Given data -
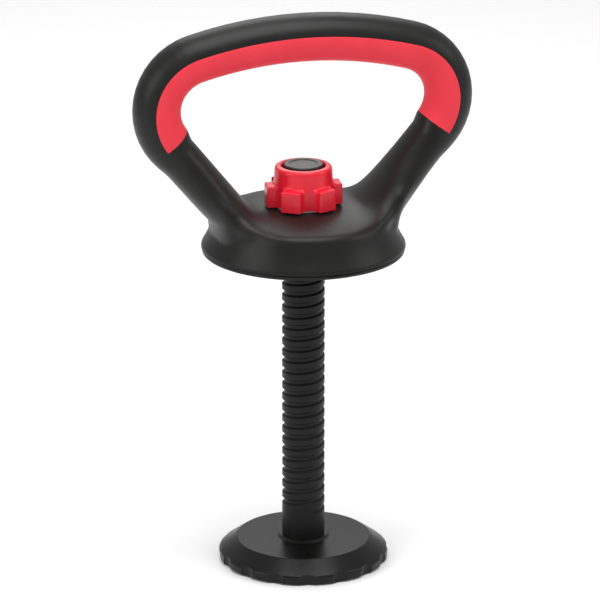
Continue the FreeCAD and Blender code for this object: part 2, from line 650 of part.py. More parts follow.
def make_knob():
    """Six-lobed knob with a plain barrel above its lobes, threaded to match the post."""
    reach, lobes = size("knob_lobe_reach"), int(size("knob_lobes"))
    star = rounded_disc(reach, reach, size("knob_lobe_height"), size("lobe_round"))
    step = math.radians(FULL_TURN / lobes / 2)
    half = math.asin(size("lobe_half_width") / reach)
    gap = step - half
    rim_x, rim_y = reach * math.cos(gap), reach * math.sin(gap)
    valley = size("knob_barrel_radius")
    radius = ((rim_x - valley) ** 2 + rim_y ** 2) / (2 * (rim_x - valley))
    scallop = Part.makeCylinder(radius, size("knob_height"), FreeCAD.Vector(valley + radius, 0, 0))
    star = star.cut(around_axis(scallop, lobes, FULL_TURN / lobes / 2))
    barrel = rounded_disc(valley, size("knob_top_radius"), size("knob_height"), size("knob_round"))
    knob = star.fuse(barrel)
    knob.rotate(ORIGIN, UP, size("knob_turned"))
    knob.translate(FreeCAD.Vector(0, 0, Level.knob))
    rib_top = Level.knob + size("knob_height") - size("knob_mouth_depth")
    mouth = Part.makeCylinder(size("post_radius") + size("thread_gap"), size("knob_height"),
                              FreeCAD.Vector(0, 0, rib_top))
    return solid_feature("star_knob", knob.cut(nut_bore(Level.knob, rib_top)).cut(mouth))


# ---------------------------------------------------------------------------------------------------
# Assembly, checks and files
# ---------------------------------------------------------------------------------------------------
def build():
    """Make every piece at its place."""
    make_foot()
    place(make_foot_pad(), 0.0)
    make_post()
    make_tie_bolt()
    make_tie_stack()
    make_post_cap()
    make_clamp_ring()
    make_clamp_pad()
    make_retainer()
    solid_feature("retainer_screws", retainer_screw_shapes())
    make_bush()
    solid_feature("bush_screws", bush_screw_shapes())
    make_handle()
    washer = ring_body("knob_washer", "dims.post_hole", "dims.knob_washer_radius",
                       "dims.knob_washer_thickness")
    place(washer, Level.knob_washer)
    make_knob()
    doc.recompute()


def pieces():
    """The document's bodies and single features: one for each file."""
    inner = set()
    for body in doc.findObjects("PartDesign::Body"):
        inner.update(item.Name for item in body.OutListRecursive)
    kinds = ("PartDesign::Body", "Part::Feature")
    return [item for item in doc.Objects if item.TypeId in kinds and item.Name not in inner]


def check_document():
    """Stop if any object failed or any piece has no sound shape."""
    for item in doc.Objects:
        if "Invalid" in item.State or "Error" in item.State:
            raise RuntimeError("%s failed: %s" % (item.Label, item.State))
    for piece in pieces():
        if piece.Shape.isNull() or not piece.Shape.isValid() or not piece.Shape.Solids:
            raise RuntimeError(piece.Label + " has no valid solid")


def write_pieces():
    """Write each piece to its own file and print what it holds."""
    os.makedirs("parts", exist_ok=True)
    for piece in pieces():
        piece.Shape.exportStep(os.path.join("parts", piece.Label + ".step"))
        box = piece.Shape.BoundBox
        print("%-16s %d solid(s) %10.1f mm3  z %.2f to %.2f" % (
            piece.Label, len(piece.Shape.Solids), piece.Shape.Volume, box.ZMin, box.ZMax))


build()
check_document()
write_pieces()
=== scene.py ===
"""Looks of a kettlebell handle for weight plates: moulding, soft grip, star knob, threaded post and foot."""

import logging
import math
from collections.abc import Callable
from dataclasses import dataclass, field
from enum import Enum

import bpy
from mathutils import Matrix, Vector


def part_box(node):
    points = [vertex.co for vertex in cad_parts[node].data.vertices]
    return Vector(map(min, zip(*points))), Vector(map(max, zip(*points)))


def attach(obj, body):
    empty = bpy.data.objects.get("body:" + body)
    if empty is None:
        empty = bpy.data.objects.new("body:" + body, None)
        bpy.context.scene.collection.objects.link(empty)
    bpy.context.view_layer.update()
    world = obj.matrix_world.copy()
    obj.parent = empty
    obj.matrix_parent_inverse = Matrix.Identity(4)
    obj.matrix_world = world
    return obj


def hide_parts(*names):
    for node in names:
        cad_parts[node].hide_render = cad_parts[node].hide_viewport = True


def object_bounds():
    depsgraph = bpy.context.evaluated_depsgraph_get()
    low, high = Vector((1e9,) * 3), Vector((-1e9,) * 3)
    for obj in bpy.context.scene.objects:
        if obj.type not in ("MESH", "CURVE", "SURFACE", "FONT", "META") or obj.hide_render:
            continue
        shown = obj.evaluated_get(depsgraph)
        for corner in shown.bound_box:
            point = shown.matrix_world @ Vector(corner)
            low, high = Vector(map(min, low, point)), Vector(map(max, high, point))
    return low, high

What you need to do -
Quote exactly what appears from the line containing "for node in" through the final line of the listing above, including both of those lines.

Answer in full -
    for node in names:
        cad_parts[node].hide_render = cad_parts[node].hide_viewport = True


def object_bounds():
    depsgraph = bpy.context.evaluated_depsgraph_get()
    low, high = Vector((1e9,) * 3), Vector((-1e9,) * 3)
    for obj in bpy.context.scene.objects:
        if obj.type not in ("MESH", "CURVE", "SURFACE", "FONT", "META") or obj.hide_render:
            continue
        shown = obj.evaluated_get(depsgraph)
        for corner in shown.bound_box:
            point = shown.matrix_world @ Vector(corner)
            low, high = Vector(map(min, low, point)), Vector(map(max, high, point))
    return low, high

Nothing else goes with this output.